Short problem:
Print the entire listing. Each line must match the original exactly.

§

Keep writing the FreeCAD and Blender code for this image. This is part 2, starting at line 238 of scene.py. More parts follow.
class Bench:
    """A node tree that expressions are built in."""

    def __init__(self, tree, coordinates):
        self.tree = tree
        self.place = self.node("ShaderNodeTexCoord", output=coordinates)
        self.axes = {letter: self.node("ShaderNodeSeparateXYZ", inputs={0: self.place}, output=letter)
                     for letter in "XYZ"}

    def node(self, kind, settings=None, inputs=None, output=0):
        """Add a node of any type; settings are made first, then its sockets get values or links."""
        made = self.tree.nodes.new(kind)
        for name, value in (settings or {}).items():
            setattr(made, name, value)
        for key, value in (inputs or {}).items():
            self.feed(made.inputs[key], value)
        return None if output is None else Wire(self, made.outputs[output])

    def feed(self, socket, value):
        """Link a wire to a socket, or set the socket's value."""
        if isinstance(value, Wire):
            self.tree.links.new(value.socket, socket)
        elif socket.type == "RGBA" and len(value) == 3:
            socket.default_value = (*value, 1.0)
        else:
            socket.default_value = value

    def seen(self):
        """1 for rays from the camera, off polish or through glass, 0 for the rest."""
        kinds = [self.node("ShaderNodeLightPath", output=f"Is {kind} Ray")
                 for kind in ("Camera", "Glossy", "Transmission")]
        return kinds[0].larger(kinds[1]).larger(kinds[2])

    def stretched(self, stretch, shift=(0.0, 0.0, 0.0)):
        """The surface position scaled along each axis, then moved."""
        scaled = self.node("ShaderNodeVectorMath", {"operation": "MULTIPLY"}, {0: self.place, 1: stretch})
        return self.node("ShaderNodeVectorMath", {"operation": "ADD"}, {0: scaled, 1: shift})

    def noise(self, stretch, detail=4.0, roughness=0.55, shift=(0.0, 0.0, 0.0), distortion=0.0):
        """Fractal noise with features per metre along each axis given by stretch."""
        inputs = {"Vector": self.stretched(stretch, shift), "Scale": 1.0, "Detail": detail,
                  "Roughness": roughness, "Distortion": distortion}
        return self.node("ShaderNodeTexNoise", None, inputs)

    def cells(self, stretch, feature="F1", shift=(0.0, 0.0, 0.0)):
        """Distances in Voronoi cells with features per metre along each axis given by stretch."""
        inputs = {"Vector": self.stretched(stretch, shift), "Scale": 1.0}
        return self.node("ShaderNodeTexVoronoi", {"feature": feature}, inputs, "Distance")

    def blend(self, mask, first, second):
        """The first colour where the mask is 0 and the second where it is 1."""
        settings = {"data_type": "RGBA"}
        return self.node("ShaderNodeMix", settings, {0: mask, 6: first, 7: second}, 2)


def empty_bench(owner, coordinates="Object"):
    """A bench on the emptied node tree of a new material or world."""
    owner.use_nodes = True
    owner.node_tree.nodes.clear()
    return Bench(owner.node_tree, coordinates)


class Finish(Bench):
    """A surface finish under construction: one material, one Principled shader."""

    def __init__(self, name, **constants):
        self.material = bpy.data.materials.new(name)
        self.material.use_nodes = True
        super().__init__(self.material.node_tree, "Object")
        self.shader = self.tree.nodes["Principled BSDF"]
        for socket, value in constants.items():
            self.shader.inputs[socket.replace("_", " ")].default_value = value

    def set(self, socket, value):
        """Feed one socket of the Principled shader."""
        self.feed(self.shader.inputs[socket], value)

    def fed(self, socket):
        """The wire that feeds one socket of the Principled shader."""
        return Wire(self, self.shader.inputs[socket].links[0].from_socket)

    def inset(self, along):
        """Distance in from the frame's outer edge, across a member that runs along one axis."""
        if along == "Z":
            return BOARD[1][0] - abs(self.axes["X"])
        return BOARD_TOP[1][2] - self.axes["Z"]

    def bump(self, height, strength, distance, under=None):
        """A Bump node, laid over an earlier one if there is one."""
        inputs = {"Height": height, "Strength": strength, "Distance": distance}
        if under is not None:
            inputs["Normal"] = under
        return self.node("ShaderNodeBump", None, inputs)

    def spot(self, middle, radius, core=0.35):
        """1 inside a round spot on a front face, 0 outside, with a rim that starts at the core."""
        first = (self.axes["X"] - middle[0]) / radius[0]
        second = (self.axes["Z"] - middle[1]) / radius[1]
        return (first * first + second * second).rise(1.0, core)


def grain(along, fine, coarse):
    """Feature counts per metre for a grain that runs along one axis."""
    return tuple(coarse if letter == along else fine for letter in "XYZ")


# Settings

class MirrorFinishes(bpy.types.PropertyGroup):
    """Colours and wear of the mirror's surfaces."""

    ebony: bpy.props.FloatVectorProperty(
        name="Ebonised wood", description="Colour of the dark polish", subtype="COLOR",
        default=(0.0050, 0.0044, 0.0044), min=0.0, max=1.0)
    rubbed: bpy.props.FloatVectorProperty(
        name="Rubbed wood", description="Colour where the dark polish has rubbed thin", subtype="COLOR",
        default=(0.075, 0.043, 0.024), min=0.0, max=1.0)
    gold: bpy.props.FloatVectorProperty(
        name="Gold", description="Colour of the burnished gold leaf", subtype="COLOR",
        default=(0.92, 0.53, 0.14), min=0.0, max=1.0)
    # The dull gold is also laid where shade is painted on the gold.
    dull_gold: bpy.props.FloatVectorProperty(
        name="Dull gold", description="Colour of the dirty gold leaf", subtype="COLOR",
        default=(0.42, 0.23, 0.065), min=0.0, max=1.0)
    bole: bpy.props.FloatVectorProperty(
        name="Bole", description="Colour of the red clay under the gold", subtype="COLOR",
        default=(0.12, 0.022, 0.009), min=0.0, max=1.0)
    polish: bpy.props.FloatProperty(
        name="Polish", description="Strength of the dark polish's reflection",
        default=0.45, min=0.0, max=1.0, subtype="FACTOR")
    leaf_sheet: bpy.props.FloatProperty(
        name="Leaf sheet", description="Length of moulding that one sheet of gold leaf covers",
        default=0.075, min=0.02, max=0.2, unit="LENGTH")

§

Correct answer:
Keep writing the FreeCAD and Blender code for this image. This is part 2, starting at line 238 of scene.py. More parts follow.
class Bench:
    """A node tree that expressions are built in."""

    def __init__(self, tree, coordinates):
        self.tree = tree
        self.place = self.node("ShaderNodeTexCoord", output=coordinates)
        self.axes = {letter: self.node("ShaderNodeSeparateXYZ", inputs={0: self.place}, output=letter)
                     for letter in "XYZ"}

    def node(self, kind, settings=None, inputs=None, output=0):
        """Add a node of any type; settings are made first, then its sockets get values or links."""
        made = self.tree.nodes.new(kind)
        for name, value in (settings or {}).items():
            setattr(made, name, value)
        for key, value in (inputs or {}).items():
            self.feed(made.inputs[key], value)
        return None if output is None else Wire(self, made.outputs[output])

    def feed(self, socket, value):
        """Link a wire to a socket, or set the socket's value."""
        if isinstance(value, Wire):
            self.tree.links.new(value.socket, socket)
        elif socket.type == "RGBA" and len(value) == 3:
            socket.default_value = (*value, 1.0)
        else:
            socket.default_value = value

    def seen(self):
        """1 for rays from the camera, off polish or through glass, 0 for the rest."""
        kinds = [self.node("ShaderNodeLightPath", output=f"Is {kind} Ray")
                 for kind in ("Camera", "Glossy", "Transmission")]
        return kinds[0].larger(kinds[1]).larger(kinds[2])

    def stretched(self, stretch, shift=(0.0, 0.0, 0.0)):
        """The surface position scaled along each axis, then moved."""
        scaled = self.node("ShaderNodeVectorMath", {"operation": "MULTIPLY"}, {0: self.place, 1: stretch})
        return self.node("ShaderNodeVectorMath", {"operation": "ADD"}, {0: scaled, 1: shift})

    def noise(self, stretch, detail=4.0, roughness=0.55, shift=(0.0, 0.0, 0.0), distortion=0.0):
        """Fractal noise with features per metre along each axis given by stretch."""
        inputs = {"Vector": self.stretched(stretch, shift), "Scale": 1.0, "Detail": detail,
                  "Roughness": roughness, "Distortion": distortion}
        return self.node("ShaderNodeTexNoise", None, inputs)

    def cells(self, stretch, feature="F1", shift=(0.0, 0.0, 0.0)):
        """Distances in Voronoi cells with features per metre along each axis given by stretch."""
        inputs = {"Vector": self.stretched(stretch, shift), "Scale": 1.0}
        return self.node("ShaderNodeTexVoronoi", {"feature": feature}, inputs, "Distance")

    def blend(self, mask, first, second):
        """The first colour where the mask is 0 and the second where it is 1."""
        settings = {"data_type": "RGBA"}
        return self.node("ShaderNodeMix", settings, {0: mask, 6: first, 7: second}, 2)


def empty_bench(owner, coordinates="Object"):
    """A bench on the emptied node tree of a new material or world."""
    owner.use_nodes = True
    owner.node_tree.nodes.clear()
    return Bench(owner.node_tree, coordinates)


class Finish(Bench):
    """A surface finish under construction: one material, one Principled shader."""

    def __init__(self, name, **constants):
        self.material = bpy.data.materials.new(name)
        self.material.use_nodes = True
        super().__init__(self.material.node_tree, "Object")
        self.shader = self.tree.nodes["Principled BSDF"]
        for socket, value in constants.items():
            self.shader.inputs[socket.replace("_", " ")].default_value = value

    def set(self, socket, value):
        """Feed one socket of the Principled shader."""
        self.feed(self.shader.inputs[socket], value)

    def fed(self, socket):
        """The wire that feeds one socket of the Principled shader."""
        return Wire(self, self.shader.inputs[socket].links[0].from_socket)

    def inset(self, along):
        """Distance in from the frame's outer edge, across a member that runs along one axis."""
        if along == "Z":
            return BOARD[1][0] - abs(self.axes["X"])
        return BOARD_TOP[1][2] - self.axes["Z"]

    def bump(self, height, strength, distance, under=None):
        """A Bump node, laid over an earlier one if there is one."""
        inputs = {"Height": height, "Strength": strength, "Distance": distance}
        if under is not None:
            inputs["Normal"] = under
        return self.node("ShaderNodeBump", None, inputs)

    def spot(self, middle, radius, core=0.35):
        """1 inside a round spot on a front face, 0 outside, with a rim that starts at the core."""
        first = (self.axes["X"] - middle[0]) / radius[0]
        second = (self.axes["Z"] - middle[1]) / radius[1]
        return (first * first + second * second).rise(1.0, core)


def grain(along, fine, coarse):
    """Feature counts per metre for a grain that runs along one axis."""
    return tuple(coarse if letter == along else fine for letter in "XYZ")


# Settings

class MirrorFinishes(bpy.types.PropertyGroup):
    """Colours and wear of the mirror's surfaces."""

    ebony: bpy.props.FloatVectorProperty(
        name="Ebonised wood", description="Colour of the dark polish", subtype="COLOR",
        default=(0.0050, 0.0044, 0.0044), min=0.0, max=1.0)
    rubbed: bpy.props.FloatVectorProperty(
        name="Rubbed wood", description="Colour where the dark polish has rubbed thin", subtype="COLOR",
        default=(0.075, 0.043, 0.024), min=0.0, max=1.0)
    gold: bpy.props.FloatVectorProperty(
        name="Gold", description="Colour of the burnished gold leaf", subtype="COLOR",
        default=(0.92, 0.53, 0.14), min=0.0, max=1.0)
    # The dull gold is also laid where shade is painted on the gold.
    dull_gold: bpy.props.FloatVectorProperty(
        name="Dull gold", description="Colour of the dirty gold leaf", subtype="COLOR",
        default=(0.42, 0.23, 0.065), min=0.0, max=1.0)
    bole: bpy.props.FloatVectorProperty(
        name="Bole", description="Colour of the red clay under the gold", subtype="COLOR",
        default=(0.12, 0.022, 0.009), min=0.0, max=1.0)
    polish: bpy.props.FloatProperty(
        name="Polish", description="Strength of the dark polish's reflection",
        default=0.45, min=0.0, max=1.0, subtype="FACTOR")
    leaf_sheet: bpy.props.FloatProperty(
        name="Leaf sheet", description="Length of moulding that one sheet of gold leaf covers",
        default=0.075, min=0.02, max=0.2, unit="LENGTH")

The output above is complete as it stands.